His home was a very handsome, elegant and simple colonial structure. There was a long driveway and his architectural offices were to the left in separate buildings, while the main house, beautifully lit up, was straight ahead. Uncle Habib, as I have known and loved him, was very proud of that house. We should all be. It was a temple of his devotion to aesthetics, and a testament to what architecture can achieve. The interior walls at the time were in shades of robin’s egg blue, or dove grey, and the white of the columns (not Corinthian) and moldings stood out against them like jewels. The furniture was modern, spare, Zen and beautifully proportioned. He showed me around the different objects he had collected over the years, and I saw so much of my own father’s love of history in the way he spoke about a Japanese vase or a jade seal.
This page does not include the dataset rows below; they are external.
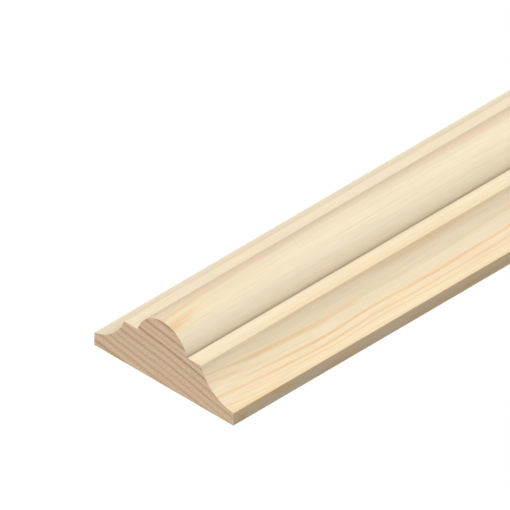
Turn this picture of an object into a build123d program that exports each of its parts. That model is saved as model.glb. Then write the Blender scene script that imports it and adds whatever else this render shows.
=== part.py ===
from build123d import *
import os

# Double astragal moulding: a trim section planed from one piece of softwood.
#
# A round bead stands near the middle of the section, between two flat fillets. Outside each fillet
# a cove sweeps down to a thin edge. The back is flat, and both ends are sawn square.
#
# The frame: X runs across the width, Y along the grain, and Z up from the flat back. The origin is
# the middle of the back. All sizes are in millimetres.

# Sizes of the stock as it is sold
length = 2400.0
width = 34.0
thickness = 13.4  # flat back to the crest of the bead

# Sizes of the section that the cutters leave
bead_width = 12.0  # across the foot of the bead, where it meets the fillets
bead_offset = 0.4  # the bead stands this far off the middle, towards -X
fillet_width = 3.4
fillet_height = 8.7  # flat back to the top of the fillets
cove_radius = 9.0  # one cutter shapes both coves
edge_thickness = 2.7  # at the foot of each cove
arris_radius = 0.15  # outer corners are eased this much, so that they don't splinter


def cove(arris, edge_top):
    """The hollow that runs from the arris of a fillet down to the top of a thin edge."""
    turn = cove_radius if arris[0] > edge_top[0] else -cove_radius
    return RadiusArc(arris, edge_top, turn)


def section():
    """The closed section, flat in the sketch plane, still with sharp corners."""
    bead_x = -bead_offset
    fillet_reach = bead_width / 2 + fillet_width

    back_left = (-width / 2, 0)
    back_right = (width / 2, 0)
    edge_left = (-width / 2, edge_thickness)
    edge_right = (width / 2, edge_thickness)
    arris_left = (bead_x - fillet_reach, fillet_height)
    arris_right = (bead_x + fillet_reach, fillet_height)
    foot_left = (bead_x - bead_width / 2, fillet_height)
    foot_right = (bead_x + bead_width / 2, fillet_height)
    crest = (bead_x, thickness)

    outline = [
        Line(back_left, back_right),
        Line(back_right, edge_right),
        cove(arris_right, edge_right),
        Line(arris_right, foot_right),
        ThreePointArc(foot_right, crest, foot_left),
        Line(foot_left, arris_left),
        cove(arris_left, edge_left),
        Line(edge_left, back_left),
    ]
    return make_face(outline)


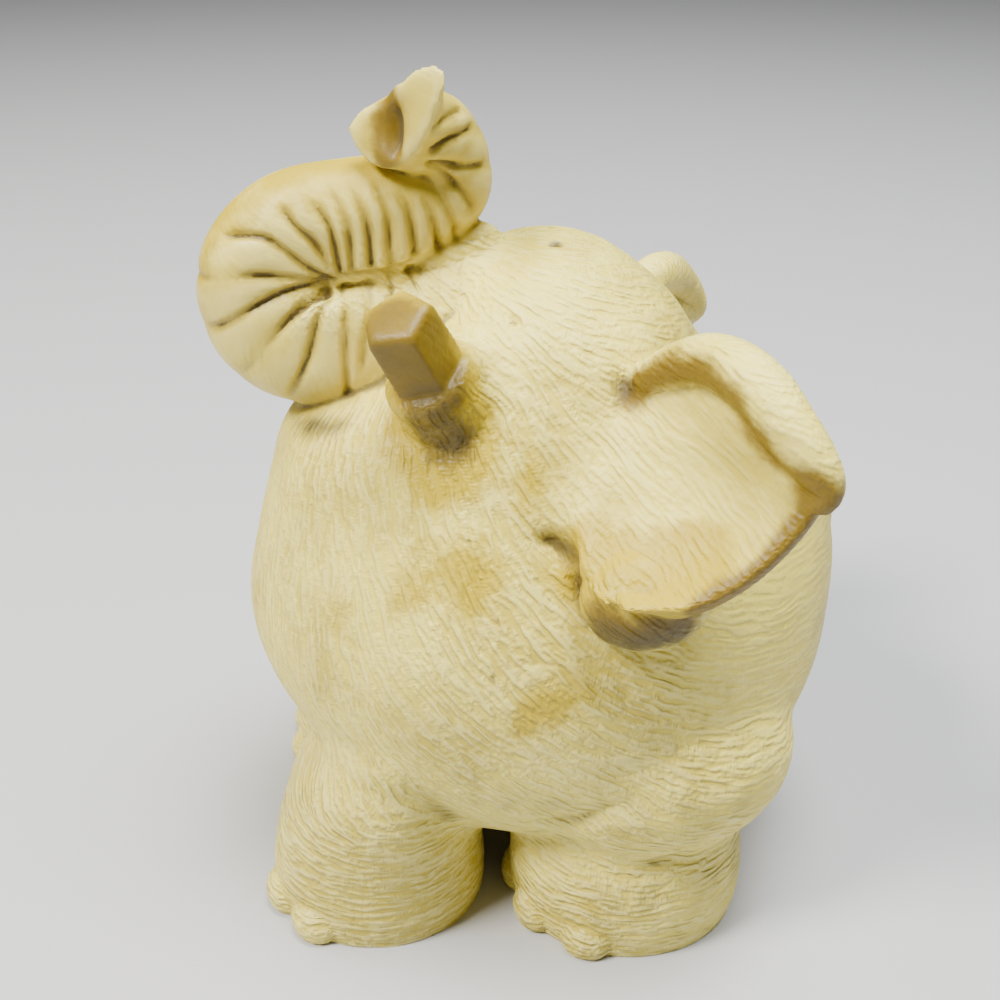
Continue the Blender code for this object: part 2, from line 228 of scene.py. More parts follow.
def addTrunk(bm):
    places, radii = trunkLine[:, :3], trunkLine[:, 3]
    ways = directions(places)
    travelled = np.concatenate([[0], np.cumsum(np.linalg.norm(np.diff(places, axis=0), axis=1))])
    matrices = [ringMatrix(place, way, r, r) for place, way, r in zip(places, ways, radii)]
    for depth, narrow in trunk["hollow"]:
        r = radii[-1] * narrow
        matrices.append(ringMatrix(places[-1] + ways[-1] * depth, ways[-1], r, r))
    rings = sweep(bm, matrices, trunk["sides"])
    chance = np.random.default_rng(7).random(90)
    table = np.array(trunk["folds"])
    share = travelled / travelled[-1]
    pitch = np.interp(share, table[:, 0], table[:, 1])
    phase = np.concatenate([[0], np.cumsum(np.diff(travelled) / pitch[1:])])
    for i in range(len(travelled)):
        depths = [np.interp(share[i], table[:, 0], table[:, column]) for column in (2, 3, 4)]
        square = np.interp(share[i], *trunk["square"])
        if max(depths) > 0 or square > 0:
            foldedRing(rings[i], matrices[i], phase[i], depths, square, chance)
    for i, ring in enumerate(rings):
        near = 1 - (travelled[-1] - travelled[min(i, len(travelled) - 1)]) / trunk["tipReach"]
        if near > 0:
            drawnTip(ring, matrices[i], near, Vector(ways[-1]))
    for middle, radii, tilt in trunk["webs"]:
        addBall(bm, middle, radii, tilt)


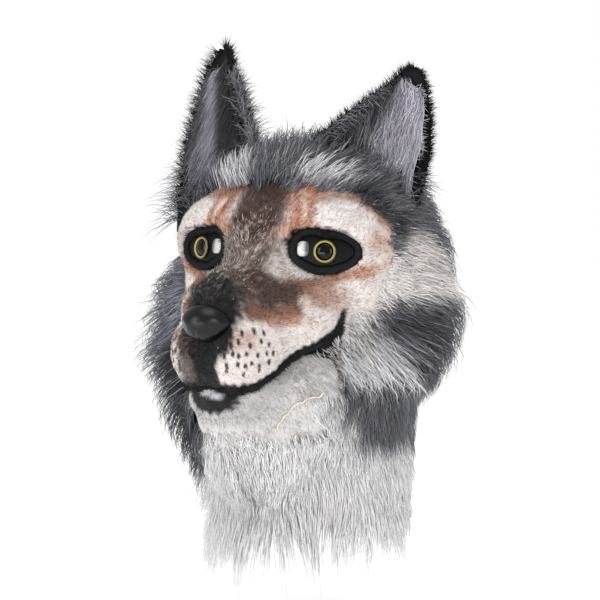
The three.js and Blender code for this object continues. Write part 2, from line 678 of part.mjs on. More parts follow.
// A small unevenness that repeats every seven locks.
function uneven(i, amount) {
  return 1 + amount * (((i * 3) % 7) / 3 - 1);
}

function rowLocks(row, mirror) {
  return Array.from({ length: row.count }, (none, i) => {
    const share = row.count > 1 ? i / (row.count - 1) : 0.5;
    const out = row.out[0] + (row.out[1] - row.out[0]) * share;
    const round = mirror * (row.round[0] + (row.round[1] - row.round[0]) * share);
    const root = coatPoint(out, round, coat.rootSink);
    const normal = outwardAt(wholeDistance, root);
    const back = v3(0, 0.75, -0.15 - row.fall);
    const comb = back.addScaledVector(normal, -back.dot(normal)).normalize();
    const start = normal.clone().multiplyScalar(row.lift).addScaledVector(comb, 1 - row.lift).normalize();
    const bend = v3(0, 0.05, -0.3 * row.fall);
    return lockSolid(root, start, bend, row.long * uneven(i, 0.18), row.wide * uneven(i + 2, 0.1));
  });
}

function hemLocks(row, mirror) {
  return Array.from({ length: row.count }, (none, i) => {
    const share = row.count > 1 ? i / (row.count - 1) : 0.5;
    const turn = THREE.MathUtils.degToRad(mirror * (row.turn[0] + (row.turn[1] - row.turn[0]) * share));
    const way = v3(Math.sin(turn), -Math.cos(turn), 0);
    const root = skinPoint(wholeDistance, v3(0, 0, hem - coat.hang + 10), way, coat.neck * 0.5);
    root.addScaledVector(way, -row.root);
    const start = v3(way.x * 0.06, way.y * 0.06, -1).normalize();
    const bend = way.clone().multiplyScalar(-0.08);
    return lockSolid(root, start, bend, row.long * uneven(i, 0.2) + 12, row.wide);
  });
}

function locksOf(name, mirror) {
  const onHead = lockRows.filter((row) => row.of === name).flatMap((row) => rowLocks(row, mirror));
  const underneath = hemRows.filter((row) => row.of === name).flatMap((row) => hemLocks(row, mirror));
  return [...onHead, ...underneath];
}

// Cutting the pieces out of one another

const mouth = mouthRoom(0);
const eyePockets = joined(eyeFrames.map((frame) => plateSolid(frame, 2 * lid.halfWidth + 2 * gap)));
const cavity = hollow.subtract(mouthRoom(wall));
const faceShell = skin.subtract(cavity).subtract(mouth);
const hoodShell = hoodSkin.subtract(cavity).subtract(underHem).subtract(mouth);
const faceCut = faceCone(0);
const furCut = faceCone(coat.seam);
const nosePocket = noseSolid(gap);
const grownLip = lipSolid(gap);
const headClear = grownSkin.add(grownHoodSkin);
const jawPiece = jawSolid(0, 10, 16).subtract(headClear.subtract(mouthRoom(-gap)));
const jawClear = jawSolid(gap, 10, 16);

const earShells = earFrames.map((frame) => earLeaf(frame, 0, -ear.sink, 1, 0, ear.thickness));
const earClear = joined(earFrames.map((frame) => {
  return earLeaf(frame, -0.01, -ear.sink, 1.01, -gap, ear.thickness + gap);
}));
const liningRise = { low: 0.1, high: 0.86 };
const earLinings = earFrames.map((frame) => {
  const front = -ear.liningThickness - gap;
  return earLeaf(frame, ear.liningMargin, liningRise.low, liningRise.high, front, -gap, 4, 4);
});
const liningClear = joined(earFrames.map((frame) => {
  const front = -ear.liningThickness - 2 * gap;
  const [low, high] = [liningRise.low - 0.01, liningRise.high + 0.01];
  return earLeaf(frame, ear.liningMargin - 0.01, low, high, front, 0, 4, 4);
}));

const coatShell = coatBody.subtract(grownHoodSkin).subtract(underCoat).subtract(furCut).subtract(jawClear);
const crownBlock = block([-beyond, -beyond, crownLine], [beyond, beyond, beyond]);
const crownClear = block([-beyond, -beyond, crownLine - gap], [beyond, beyond, beyond]);
const maneBlock = block([-beyond, backLine, beneath], [beyond, beyond, beyond]);
const maneClear = block([-beyond, backLine - gap, beneath], [beyond, beyond, beyond]);
function bibPrism(grow) {
  const rightSide = [
    [bib.bottomHalfWidth + grow, beneath],
    [bib.bottomHalfWidth + grow, bib.flare + grow],
    [bib.waistHalfWidth + grow, bib.waist + grow],
    [bib.topHalfWidth + grow, bib.top + grow],
  ];
  const leftSide = rightSide.map(([across, up]) => [-across, up]).reverse();
  return frontPrism([...rightSide, ...leftSide], beyond, bib.behind + grow);
}
const leftHalf = block([gap / 2, -beyond, beneath], [beyond, beyond, beyond]);
const rightHalf = block([-beyond, -beyond, beneath], [-gap / 2, beyond, beyond]);

const bodies = {
  crown_fur: coatShell.intersect(crownBlock),
  mane: coatShell.intersect(maneBlock).subtract(crownClear),
  throat_fur: coatShell.intersect(bibPrism(0)).subtract(crownClear).subtract(maneClear),
};
const sides = coatShell.subtract(crownClear).subtract(maneClear).subtract(bibPrism(gap));
bodies.ruff_left = sides.intersect(leftHalf);
bodies.ruff_right = sides.intersect(rightHalf);

// Each coat gives way to the locks of the coats before it, so that no two of them share space.
const keepOut = joined([grownHoodSkin, jawClear, furCut, earClear, liningClear]);
const order = ["crown_fur", "ruff_left", "ruff_right", "throat_fur", "mane"];
const furPieces = {};
let taken = null;
for (const name of order) {
  const mirror = name === "ruff_right" ? -1 : 1;
  const locks = joined(locksOf(name.startsWith("ruff") ? "ruff" : name, mirror));
  let made = mainBody(bodies[name]).add(locks).subtract(keepOut);
  if (taken) made = made.subtract(taken);
  made = mainBody(made);
  furPieces[name] = made;
  taken = taken ? taken.add(made) : made;
}

const plushFace = faceShell.intersect(faceCut).subtract(nosePocket).subtract(eyePockets).subtract(grownLip);
const hood = hoodShell.subtract(faceCone(gap));

// The finished head

const seat = skinPoint(headDistance, heart, v3(0, 0.353, 1).normalize(), -wall);
const head = new THREE.Group();
head.name = "wolf_mask";

function addPiece(name, solid, colour, roughness) {
  const material = new THREE.MeshStandardMaterial({ color: colour, roughness, metalness: 0 });
  const geometry = geometryOf(mainBody(solid));
  geometry.translate(-seat.x, -seat.y, -seat.z);
  geometry.computeVertexNormals();
  const mesh = new THREE.Mesh(geometry, material);
  mesh.name = name;
  head.add(mesh);
}

addPiece("hood", hood, "#6b6c72", 0.9);
addPiece("face_panel", plushFace, "#b07a5e", 0.9);
addPiece("lower_jaw", jawPiece.subtract(grownLip), "#e4dedb", 0.9);
addPiece("nose", noseSolid(0).subtract(nostrilSolid(1)).subtract(nostrilSolid(-1)), "#1b1c1e", 0.4);
addPiece("lip_upper", lipSolid(0), "#151515", 0.8);
eyeFrames.forEach((frame) => {
  addPiece(`eye_plate_${frame.side}`, plateSolid(frame, 0), "#0c0c0d", 0.25);
  addPiece(`iris_${frame.side}`, irisSolid(frame), "#8f8432", 0.35);
  const pupilRadius = iris.radius - 2 * iris.cord - gap;
  const pupil = capSolid(frame, [0, 0], pupilRadius, pupilRadius, pupilRise, 2, 12);
  addPiece(`pupil_${frame.side}`, pupil, "#050505", 0.08);
  const inner = [sclera.along, sclera.above];
  const white = capSolid(frame, inner, sclera.halfLength, sclera.halfHeight, sclera.rise, 2, 8);
  addPiece(`sclera_${frame.side}`, white, "#e9e9e6", 0.15);
  addPiece(`eye_rim_${frame.side}`, rimSolid(frame), "#101010", 0.8);
});
earFrames.forEach((frame, i) => {
  addPiece(`ear_${frame.side}`, earShells[i].subtract(headClear), "#2a2a2d", 0.9);
  addPiece(`ear_lining_${frame.side}`, earLinings[i].subtract(headClear), "#b9b5c3", 0.9);
});
const furColours = {
  crown_fur: "#77787f",
  ruff_left: "#8d8d93",
  ruff_right: "#7f808a",
  mane: "#5f6067",
  throat_fur: "#e8e8ea",
};
order.forEach((name) => addPiece(name, furPieces[name], furColours[name], 0.95));

export default head;
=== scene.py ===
"""Looks of a full-head wolf costume mask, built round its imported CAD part.

Forms are worked out in millimetres about the head's eye level, as the part's source does, and set down in
the shared frame in metres. The head stands on +Z and faces -Y, and its own left side is +X.
"""

import logging
import math
from collections.abc import Callable
from dataclasses import dataclass, field
from enum import Enum

import bpy
import numpy as np
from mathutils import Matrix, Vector


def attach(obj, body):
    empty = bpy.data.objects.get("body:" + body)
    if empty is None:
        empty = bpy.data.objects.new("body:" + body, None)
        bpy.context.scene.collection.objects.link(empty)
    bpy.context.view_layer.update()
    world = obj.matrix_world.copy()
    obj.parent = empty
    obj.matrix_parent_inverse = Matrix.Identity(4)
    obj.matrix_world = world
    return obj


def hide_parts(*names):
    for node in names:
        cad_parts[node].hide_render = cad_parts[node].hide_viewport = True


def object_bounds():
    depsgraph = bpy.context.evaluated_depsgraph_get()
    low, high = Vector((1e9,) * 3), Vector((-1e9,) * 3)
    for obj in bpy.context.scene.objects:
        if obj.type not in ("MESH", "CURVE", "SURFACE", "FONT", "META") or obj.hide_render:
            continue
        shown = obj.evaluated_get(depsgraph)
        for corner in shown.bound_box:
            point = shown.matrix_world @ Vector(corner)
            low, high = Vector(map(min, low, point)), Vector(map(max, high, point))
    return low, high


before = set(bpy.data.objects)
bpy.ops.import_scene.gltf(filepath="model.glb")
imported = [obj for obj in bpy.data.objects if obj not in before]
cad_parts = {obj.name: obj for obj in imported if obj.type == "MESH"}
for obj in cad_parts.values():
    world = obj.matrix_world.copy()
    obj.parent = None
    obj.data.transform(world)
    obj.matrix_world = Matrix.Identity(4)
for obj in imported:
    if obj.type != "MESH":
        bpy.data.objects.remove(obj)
CAD_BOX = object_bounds()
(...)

Everything in that house was perfectly curated. Throughout the evening he made sure to keep asking about my mundane life. What paintings did I like? Which subjects did I enjoy? What did I think I wanted to study later? Never once did I feel that I was being lectured by someone more interested in their own opinions than mine. Never once did I feel like a teenager in front of an icon (which I was), but rather he behaved as if we were a pair of old friends. Acts like those affect a young person. For that generosity of spirit, as for so many wonderful aspects of his personhood, he secured my lifelong affection.

I tentatively opened up about perhaps going into the humanities, and he beamed and we spoke of art and the artist’s life.

After dinner he dropped me back at the hotel. Again, he drove himself. When we arrived, he stopped the car, got out with me, led me to the door and gave me another hug. He thanked me for coming to dinner and told me to give my parents his love and to come over whenever I was next in Karachi. We stayed in touch throughout my adolescent years and into my adulthood. I called him up whenever I was in Karachi. He never once failed to turn up to my professional engagements in Karachi. Not once. Even when he was unsteady on his feet, I could always count on seeing him there, cane in hand, standing in a corner and radiating what I like to think of was pride. I was meant to see him next month in Karachi.

Habib Fida Ali died last week. Most of his obituaries spoke of his work; about how he was the architect who designed the LUMS campus in Lahore, or renovated the excellent Mohatta Palace in Karachi. They spoke of his global practice and the rich legacy he left behind. They are all correct. His legacy is as rich as his voice was comforting. When I found out about his death, I took the memories of that night out of the backrooms of my mind to dust them off. I cried when I saw them again. That night taught me how deeply a love of art can affect a person’s life. I don’t think I would be what I am today had I not gone to his home for dinner that night. It taught me that to live well, to live beautifully, is itself a calling, and for that, I shall always be grateful to him. I shall miss him deeply.